MCP Host Setup: Claude Desktop acts as the MCP Host. It runs an MCP Client inside, which can communicate with multiple external MCP Servers.
Connecting to MCP Servers: The MCP Client connects to various MCP Servers (like Google Drive, PostgreSQL, or GitHub) using the MCP protocol.
Triggering via Prompts: When you ask something like “Get me the latest file,” Claude sends a structured request to the right MCP Server.
Data Retrieval: The MCP Server fetches the real-time data from the connected tool and returns it to Claude for generating a response.

🟡 As of now, only Claude (Anthropic) officially supports Model Context Protocol (MCP) natively.

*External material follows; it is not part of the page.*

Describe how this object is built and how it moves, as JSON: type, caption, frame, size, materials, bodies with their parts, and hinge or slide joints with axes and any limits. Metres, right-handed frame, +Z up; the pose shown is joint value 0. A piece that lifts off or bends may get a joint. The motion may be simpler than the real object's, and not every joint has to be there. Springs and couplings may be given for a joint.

LLM Platform	MCP Support	Details
Claude (Anthropic)	✅ Yes (Desktop version)	Full MCP support. Can connect to Notion, Drive, APIs, etc. via MCP servers.
Grok (xAI / Elon Musk)	❌ No	Focused on X (Twitter) data. No known support for MCP or external tools.
Perplexity AI	❌ No	Uses live web search and retrieval, but does not support MCP or external tool connections.
ChatGPT (OpenAI)	❌ No	Uses internal tools like RAG, code interpreter, browsing — but not MCP.
Gemini (Google)	❌ No	Similar to ChatGPT; no current support for the MCP standard.

Real world use case:

Suppose you want an LLM like Claude to answer questions not just based on its training data or the web, but also using your company’s internal knowledge—like project PRDs, business strategies stored in Notion, or HR policies from your HR tool. By connecting these tools via an MCP server, the LLM can securely access and respond with accurate, real-time answers from your actual company data.

Nutshell

RAG, or Retrieval-Augmented Generation, allows an LLM to pull in up-to-date information from external sources like the web, public databases, or other live data to answer questions about recent events or topics beyond its training data cutoff. This way, the LLM can provide current information even if it wasn't originally trained on it.

MCP, or Model Context Protocol, is about connecting the LLM to specific, private, and often real-time data sources within an organization. This means you can integrate the LLM with internal tools like Notion or other proprietary databases, so it can fetch and use the most current internal data without needing to go through a public source.

(MCP is action + access + integration, RAG is mostly read-only).